Ne restait qu'à dresser douloureux bilan de catastrophe. Déjà les habitants de Sérézin reconnaissaient parmi les victimes plusieurs des leurs, dont leur institutrice Mme Klingel-Schmit, mère de cinq enfants. Dans le petit dépôt, où l’on avait aligné six cadavres, on assistait à des scènes déchirantes.
Un bébé de onze mois miraculeusement rescapé.
Lorsque, sautant parmi les décombres, un sauveteur appela ;« Vite, vite, il y a dessous, coincé entre les planches, un bébé qui pleure » ce fut un instant d'intense émotion.

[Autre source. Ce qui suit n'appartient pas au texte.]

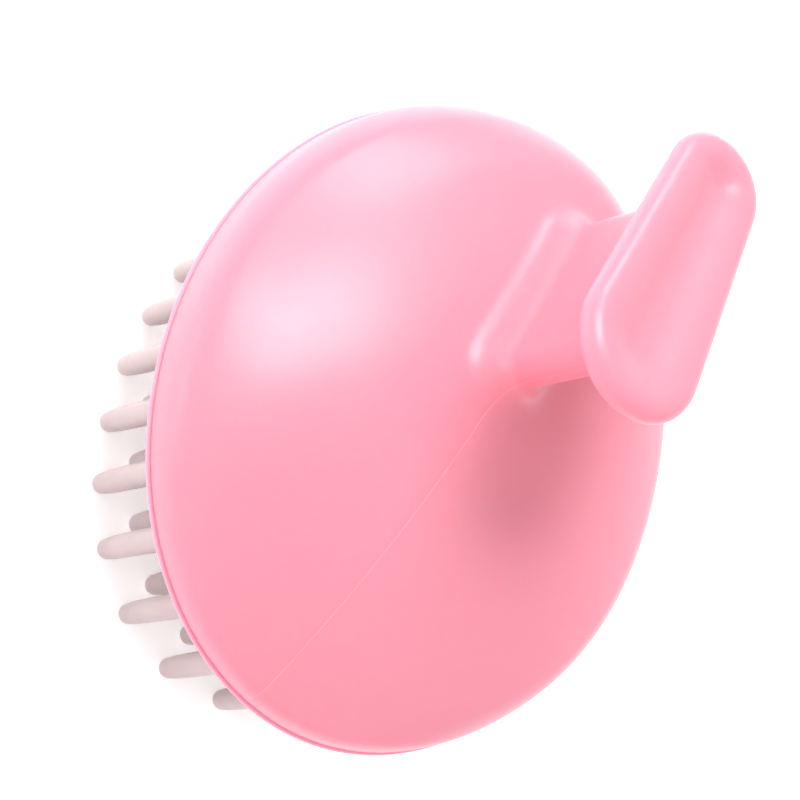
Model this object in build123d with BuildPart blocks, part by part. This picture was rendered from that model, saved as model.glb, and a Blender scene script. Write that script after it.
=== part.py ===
from build123d import *
from math import cos, pi, radians, sin, sqrt
import os

# Hand-held scalp massager: a domed oval shell with a finger rest on a thin neck, pressed onto a
# base plate that carries a soft pad of teeth. Millimetres, +Z up. The origin is under the middle
# of the oval base, in the plane that the tooth tips touch. X runs along the oval and the rest.

# ---- base oval and heights ----
base_length = 80.0          # lip of the base plate, along X
base_width = 66.2           # and along Y
rim_z = 20.9                # lower edge of the lip, above the tooth tips
lip_height = 0.6            # lip that shows below the shell
lip_step = 0.25             # how far the lip stands out past the shell

# ---- dome of the shell ----
wall = 1.8
crown_radius = 96.0         # long, shallow arc over the top, along X
cross_radius = 64.0         # and across it
crown_x = 6.7               # its highest point, off centre towards the neck
crown_rise = 15.3           # and how far that is above the rim
back_roll = 2.4             # radius where the top rolls over into the side, at the -X end
front_roll = 9.0            # at the +X end
side_roll = 4.5             # and along both sides
egg_share = 1.6             # how far the widest place stays behind as the sections move to +X
dome_sections = 10
section_points = 16
section_crowding = 1.3      # packs the sections closer towards the rim

# ---- neck ----
neck_x = 14.9
neck_length = 24.0
neck_width = 4.8
neck_root_fillet = 5.0
neck_top_fillet = 2.0
core_length = 17.0          # slot that cores out the neck from inside the shell
core_width = 1.4
core_rise = 24.0            # top of the slot above the rim

# ---- finger rest ----
rest_x = 16.9
rest_rise = 37.6            # middle of the rest's top above the rim
rest_tilt = 8.4             # degrees that the rest dips towards +X
rest_spacing = 24.4         # between the centres of its two rounded ends
rest_back_radius = 8.6      # rounded end over the middle of the dome
rest_front_radius = 6.6     # rounded end over the rim
rest_thickness = 3.1
rest_edge_fillet = 1.3
rest_brim_fillet = 0.7
scoop_border = 1.5
scoop_depth = 1.9
scoop_taper = 50.0
scoop_floor_fillet = 2.0

# ---- sockets and ribs inside the shell ----
socket_gap = 0.08           # radial clearance of a peg in its socket
socket_wall = 1.5
socket_spare = 0.4          # depth left over the end of a peg
seat_gap = 0.2              # between the sockets and the base plate
rib_thickness = 1.2
rib_length = 52.0
rib_bottom_rise = 7.0       # lower edge of the ribs above the rim

# ---- base plate ----
plate_thickness = 1.7
platform_inset = 3.6        # raised middle, which the shell's wall fits round
plate_rib_inset = 11.0
plate_rib_width = 1.2
plate_rib_height = 1.5
peg_x = 13.0
peg_y = 9.5
peg_diameter = 4.8
peg_height = 6.6
peg_chamfer = 0.5
peg_slot_width = 0.9

# ---- bristle pad ----
pad_inset = 4.2
pad_thickness = 1.6
pad_edge_fillet = 0.6
pad_bead_inset = 5.4        # bead on top of the pad, in a groove under the plate
pad_bead_width = 1.2
pad_bead_height = 0.8
pad_fit = 0.05              # between the pad and the plate's groove and holes
plug_x = 22.0
plug_y = 6.0
plug_diameter = 3.0
plug_head_diameter = 4.6
plug_head_height = 1.2
plug_head_fillet = 0.5

# ---- teeth ----
tooth_root_diameter = 3.1
tooth_waist_diameter = 2.8
tooth_waist_z = 4.5         # where the body begins to taper to the tip
tooth_tip_diameter = 2.4
tooth_ring_inset_x = 6.6    # outer ring of teeth, in from the rim
tooth_ring_inset_y = 7.4
tooth_ring_pitch_x = 4.9    # from one ring of teeth in to the next
tooth_ring_pitch_y = 4.7
tooth_ring_counts = (25, 22, 16, 12, 8)
tooth_ring_spread = (0.86, 0.95, 1, 1, 1)  # under 1, the teeth stand wider apart at the ends
centre_tooth_spacing = 8.0

# ---- worked out ----
half_length = base_length / 2
half_width = base_width / 2
shell_bottom = rim_z + lip_height
plate_top = rim_z + plate_thickness
socket_bottom = plate_top + seat_gap
socket_depth = peg_height + socket_spare - seat_gap
pad_bottom = rim_z - pad_thickness
rest_angle = radians(rest_tilt)
rest_plane = Plane(
    origin=(rest_x, 0, rim_z + rest_rise),
    x_dir=(cos(rest_angle), 0, -sin(rest_angle)),
    z_dir=(sin(rest_angle), 0, cos(rest_angle)),
)
peg_places = GridLocations(2 * peg_x, 2 * peg_y, 2, 2)
plug_places = GridLocations(2 * plug_x, 2 * plug_y, 2, 2)


def reach(height, wall_reach, radius, roll, depth):
    """How far the dome's surface is from the crown's axis, at a height and towards one side."""
    arc_radius = radius - depth
    arc_z = rim_z + crown_rise - radius
    roll_reach = wall_reach - roll
    roll_z = arc_z + sqrt((radius - roll) ** 2 - roll_reach**2)
    blend_z = arc_z + arc_radius * (roll_z - arc_z) / (radius - roll)
    if height < roll_z:
        return wall_reach - depth
    if height < blend_z:
        return roll_reach + sqrt((roll - depth) ** 2 - (height - roll_z) ** 2)
    return sqrt(arc_radius**2 - (height - arc_z) ** 2)


def dome_section(height, depth):
    """Egg-shaped level section through the dome."""
    wall_x = half_length - lip_step
    wall_y = half_width - lip_step
    front = crown_x + reach(height, wall_x - crown_x, crown_radius, front_roll, depth)
    back = crown_x - reach(height, wall_x + crown_x, crown_radius, back_roll, depth)
    side = reach(height, wall_y, cross_radius, side_roll, depth)
    middle = (front + back) / 2
    half = (front - back) / 2
    egg = egg_share * middle * half / wall_x
    turns = [2 * pi * point / section_points for point in range(section_points)]
    with BuildSketch(Plane.XY.offset(height)) as section:
        with BuildLine():
            Spline(
                *[(middle + half * cos(t) - egg * sin(t) ** 2, side * sin(t)) for t in turns],
                periodic=True,
            )
        make_face()
    return section.sketch


def dome(depth):
    """Solid dome: the outside of the shell at depth 0, its inside at the wall's depth."""
    top = rim_z + crown_rise - depth
    rises = [sin(step / dome_sections * pi / 2) ** section_crowding for step in range(dome_sections)]
    sections = [dome_section(shell_bottom + (top - shell_bottom) * rise, depth) for rise in rises]
    with BuildPart() as solid:
        loft(sections=[*sections, Vertex(crown_x, 0, top)])
    return solid.part


def rest_outline(border):
    """Outline of the finger rest on its tilted plane, drawn in from the edge by border."""
    with BuildSketch(rest_plane) as outline:
        with Locations((-rest_spacing / 2, 0)):
            Circle(rest_back_radius - border)
        with Locations((rest_spacing / 2, 0)):
            Circle(rest_front_radius - border)
        make_hull()
    return outline.sketch


def oval_band(inset, width):
    """Oval band, its outer edge drawn in from the rim by inset."""
    Ellipse(half_length - inset, half_width - inset)
    Ellipse(half_length - inset - width, half_width - inset - width, mode=Mode.SUBTRACT)


def tooth_ring(ring):
    """Places of one ring of teeth, from the -X end, even along an oval as narrow as the spread."""
    radius_x = half_length - tooth_ring_inset_x - ring * tooth_ring_pitch_x
    radius_y = half_width - tooth_ring_inset_y - ring * tooth_ring_pitch_y
    spread = tooth_ring_spread[ring]
    path = Edge.make_ellipse(radius_x, radius_y * spread)
    pitch = path.length / tooth_ring_counts[ring]
    steps = range(tooth_ring_counts[ring])
    places = [path.position_at(step * pitch, PositionMode.LENGTH) for step in steps]
    return [(-place.X, place.Y / spread) for place in places]


os.makedirs("parts", exist_ok=True)

# ---- sockets and ribs, trimmed to the dome ----
with BuildPart() as stiffening:
    with BuildSketch(Plane.XY.offset(socket_bottom)):
        with peg_places:
            Circle(peg_diameter / 2 + socket_gap + socket_wall)
    extrude(amount=crown_rise)
    with BuildSketch(Plane.XY.offset(rim_z + rib_bottom_rise)):
        Rectangle(rib_length, rib_thickness)
        with GridLocations(2 * peg_x, 0, 2, 1):
            Rectangle(rib_thickness, 0.7 * rib_length)
    extrude(amount=crown_rise)
    add(dome(wall / 2), mode=Mode.INTERSECT)

# ---- handle shell: dome, neck and finger rest in one moulding ----
with BuildPart() as handle_shell:
    add(dome(0))
    with BuildSketch(Plane.XY.offset(rim_z + crown_rise / 2)):
        with Locations((neck_x, 0)):
            SlotOverall(neck_length, neck_width)
    extrude(amount=rest_rise)
    split(bisect_by=rest_plane.offset(-rest_thickness / 2), keep=Keep.BOTTOM)
    root_edges = (
        edges()
        .filter_by(GeomType.BSPLINE)
        .filter_by_position(Axis.Y, -neck_width, neck_width)
        .filter_by_position(Axis.Z, rim_z + crown_rise / 2 + 1, rim_z + crown_rise + 1)
        .filter_by_position(Axis.X, neck_x - neck_length, neck_x + neck_length)
    )
    fillet(root_edges, neck_root_fillet)
    add(rest_outline(0))
    extrude(amount=-rest_thickness)
    underside = faces().filter_by(rest_plane).sort_by(Axis.Z)[0]
    fillet(underside.inner_wires()[0].edges(), neck_top_fillet)
    underside = faces().filter_by(rest_plane).sort_by(Axis.Z)[0]
    fillet(underside.outer_wire().edges(), rest_edge_fillet)
    add(rest_outline(scoop_border))
    extrude(amount=-scoop_depth, taper=scoop_taper, mode=Mode.SUBTRACT)
    scoop_floor = faces().filter_by(rest_plane).sort_by(Axis.Z)[1]
    fillet(scoop_floor.edges(), scoop_floor_fillet)
    brim = faces().filter_by(rest_plane).sort_by(Axis.Z)[-1]
    fillet(brim.edges(), rest_brim_fillet)
    add(dome(wall), mode=Mode.SUBTRACT)
    add(stiffening)
    with BuildSketch(Plane.XY.offset(rim_z + rib_bottom_rise)):
        with Locations((neck_x, 0)):
            SlotOverall(core_length, core_width)
    extrude(amount=core_rise - rib_bottom_rise, mode=Mode.SUBTRACT)
    with BuildSketch(Plane.XY.offset(socket_bottom)):
        with peg_places:
            Circle(peg_diameter / 2 + socket_gap)
    extrude(amount=socket_depth, mode=Mode.SUBTRACT)
handle_shell.part.label = "handle_shell"

# ---- base plate: rigid oval with the lip that shows, and split pegs for the sockets ----
with BuildPart() as base_plate:
    with BuildSketch(Plane.XY.offset(rim_z)):
        Ellipse(half_length, half_width)
    extrude(amount=lip_height)
    with BuildSketch(Plane.XY.offset(rim_z)):
        Ellipse(half_length - platform_inset, half_width - platform_inset)
    extrude(amount=plate_thickness)
    with BuildSketch(Plane.XY.offset(plate_top)):
        oval_band(plate_rib_inset, plate_rib_width)
    extrude(amount=plate_rib_height)
    with BuildSketch(Plane.XY.offset(plate_top)):
        with peg_places:
            Circle(peg_diameter / 2)
    extrude(amount=peg_height)
    peg_ends = faces().filter_by(Axis.Z).group_by(Axis.Z)[-1]
    chamfer(peg_ends.edges(), peg_chamfer)
    with BuildSketch(Plane.XY.offset(plate_top)):
        with peg_places:
            Rectangle(peg_diameter, peg_slot_width)
    extrude(amount=peg_height, mode=Mode.SUBTRACT)
    with BuildSketch(Plane.XY.offset(rim_z)):
        oval_band(pad_bead_inset - pad_fit, pad_bead_width + 2 * pad_fit)
    extrude(amount=pad_bead_height + pad_fit, mode=Mode.SUBTRACT)
    with BuildSketch(Plane.XY.offset(rim_z)):
        with plug_places:
            Circle(plug_diameter / 2 + pad_fit)
    extrude(amount=plate_thickness, mode=Mode.SUBTRACT)
base_plate.part.label = "base_plate"

# ---- one tooth, from inside the pad down to its rounded tip ----
tip_radius = tooth_tip_diameter / 2
root_radius = tooth_root_diameter / 2
tooth_top = rim_z - pad_thickness / 2
with BuildPart() as tooth:
    with BuildSketch(Plane.XZ):
        with BuildLine():
            RadiusArc((0, 0), (tip_radius, tip_radius), -tip_radius)
            Polyline(
                (tip_radius, tip_radius),
                (tooth_waist_diameter / 2, tooth_waist_z),
                (root_radius, pad_bottom),
                (root_radius, tooth_top),
                (0, tooth_top),
                (0, 0),
            )
        make_face()
    revolve(axis=Axis.Z)

# ---- bristle pad: soft oval field with its teeth, edge bead and retaining plugs ----
with BuildPart() as bristle_pad:
    with BuildSketch(Plane.XY.offset(pad_bottom)):
        Ellipse(half_length - pad_inset, half_width - pad_inset)
    extrude(amount=pad_thickness)
    fillet(faces().sort_by(Axis.Z)[0].edges(), pad_edge_fillet)
    with BuildSketch(Plane.XY.offset(rim_z)):
        oval_band(pad_bead_inset, pad_bead_width)
    extrude(amount=pad_bead_height)
    with BuildSketch(Plane.XY.offset(rim_z)):
        with plug_places:
            Circle(plug_diameter / 2)
    extrude(amount=plate_thickness)
    with BuildSketch(Plane.XY.offset(plate_top)):
        with plug_places:
            Circle(plug_head_diameter / 2)
    extrude(amount=plug_head_height)
    fillet(faces().group_by(Axis.Z)[-1].edges(), plug_head_fillet)
    for ring in range(len(tooth_ring_counts)):
        with Locations(*tooth_ring(ring)):
            add(tooth.part)
    with GridLocations(centre_tooth_spacing, 0, 2, 1):
        add(tooth.part)
bristle_pad.part.label = "bristle_pad"

for piece in (handle_shell.part, base_plate.part, bristle_pad.part):
    export_step(piece, f"parts/{piece.label}.step")
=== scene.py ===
"""Looks of the scalp massager: shell with its finger rest, base plate, soft pad of teeth."""

from math import acos, asin, cos, pi, radians, sin, sqrt

import bmesh
import bpy
import numpy as np
from mathutils import Matrix, Vector


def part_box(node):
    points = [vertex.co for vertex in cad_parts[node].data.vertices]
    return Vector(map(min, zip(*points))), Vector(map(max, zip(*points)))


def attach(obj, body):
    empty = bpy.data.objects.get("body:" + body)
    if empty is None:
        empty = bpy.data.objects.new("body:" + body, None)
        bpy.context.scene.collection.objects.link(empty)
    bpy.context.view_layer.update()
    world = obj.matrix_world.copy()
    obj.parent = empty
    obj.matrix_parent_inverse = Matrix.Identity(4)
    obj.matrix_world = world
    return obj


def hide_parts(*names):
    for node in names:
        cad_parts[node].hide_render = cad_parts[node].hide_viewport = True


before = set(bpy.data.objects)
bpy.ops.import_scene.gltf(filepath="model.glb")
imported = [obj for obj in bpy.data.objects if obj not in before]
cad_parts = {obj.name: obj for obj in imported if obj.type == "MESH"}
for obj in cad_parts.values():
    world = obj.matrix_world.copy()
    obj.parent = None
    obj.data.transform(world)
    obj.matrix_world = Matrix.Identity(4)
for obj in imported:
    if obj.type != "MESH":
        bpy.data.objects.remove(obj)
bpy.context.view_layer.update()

# Lengths are in millimetres, as in the CAD, and become metres where a mesh is made.
MM = 0.001

# ---- from the frame ----
plate_low, plate_high = (np.array(corner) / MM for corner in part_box("base_plate"))
pad_high = np.array(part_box("bristle_pad")[1]) / MM
RIM_Z = float(plate_low[2])
HALF_LENGTH = float(plate_high[0])
HALF_WIDTH = float(plate_high[1])
PAD_INSET = HALF_LENGTH - float(pad_high[0])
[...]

C'était le petit Guyard, un enfant de onze mois, que tous les matins, sa maman, une ouvrière d'une manufacture de produits chimiques de St Fons emmenait avec elle à l'usine. La maman qui n'est plus, morte exsangue, les deux pieds sectionnés. Qui, dans les prochaines aubes froides après lui avoir donné le biberon et fait sa toilette matinale, emmènera vers une chaude pouponnière le petit orphelin Guyard.
Un signal brulé !
L’enquête ouverte aussitôt par la brigade de St Symphorien d'Ozon, puis par le commissaire Chalon, de la brigade mobile de Lyon semble conclure par une faute de service.
Le mécanicien …, du dépôt de Nîmes, gêné par le brouillard, affirme n'avoir pas vu le signal d'arrêt. Il ne freina que lorsque dans le brouillard il vit soudain, à quelques dizaines de mètres devant lui, la lanterne du train 3462.
L'examen de la bande Flamand a établi que lorsque la machine passa à hauteur du passage orange (ralentissement) à 2 km 500 de la gare de Sérézin, elle roulait à la vitesse de 60 km heure. Elle ne devait pas ralentir puisque passant à hauteur du signal rouge (arrêt complet), elle roulait à la vitesse de 66 km heure. Le coup de frein, donné quelques dizaines de mètres avant le choc, n'avait pu ramener cette vitesse qu’à 60 km heure.
Le mécanicien sera présenté ce matin, au parquet de Vienne.
Article rédigé par Marcel G. RIVIERE. »
(*) Correctifs apportés par Maurice Berthoux, à l’article du journal Le Progrès
Le train venait de Vienne (et non pas de St Rambert d’Albon)
Le temps était légèrement brumeux (mais pas d’épais brouillard)
Les deux premiers wagons ont été épargnés : j’étais dedans.
Dans les années soixante, la construction de l’autoroute favorise la concurrence des transports par camions, et la fermeture d’usines de la vallée de l’Ozon aboutit à la mise en sommeil de la gare.
Malgré la mobilisation de nombreux Sérézinois, attachés au fonctionnement de leur gare, celle-ci est transformée en 1969, en point d'arrêt géré (P.A.G.).
À partir de 2007, sous l’impulsion de la Communauté de Communes du Pays de l’Ozon (C.C.P.O.), la gare, tournée désormais exclusivement vers le transport de voyageurs, connaît un nouvel essor : 23 arrêts journaliers en 2024.
Chaque matin et soir de la semaine règne sur les quais une vive animation : la gare de Sérézin est la seule desservant le Pays de l’Ozon. Une navette est à disposition des voyageurs de Communay et Ternay. Les utilisateurs échappent ainsi aux embouteillages, à la pollution des automobiles en choisissant ce mode de transport.
La saturation du parking des usagers du train illustre à elle seule le succès remporté par ces trains de banlieue.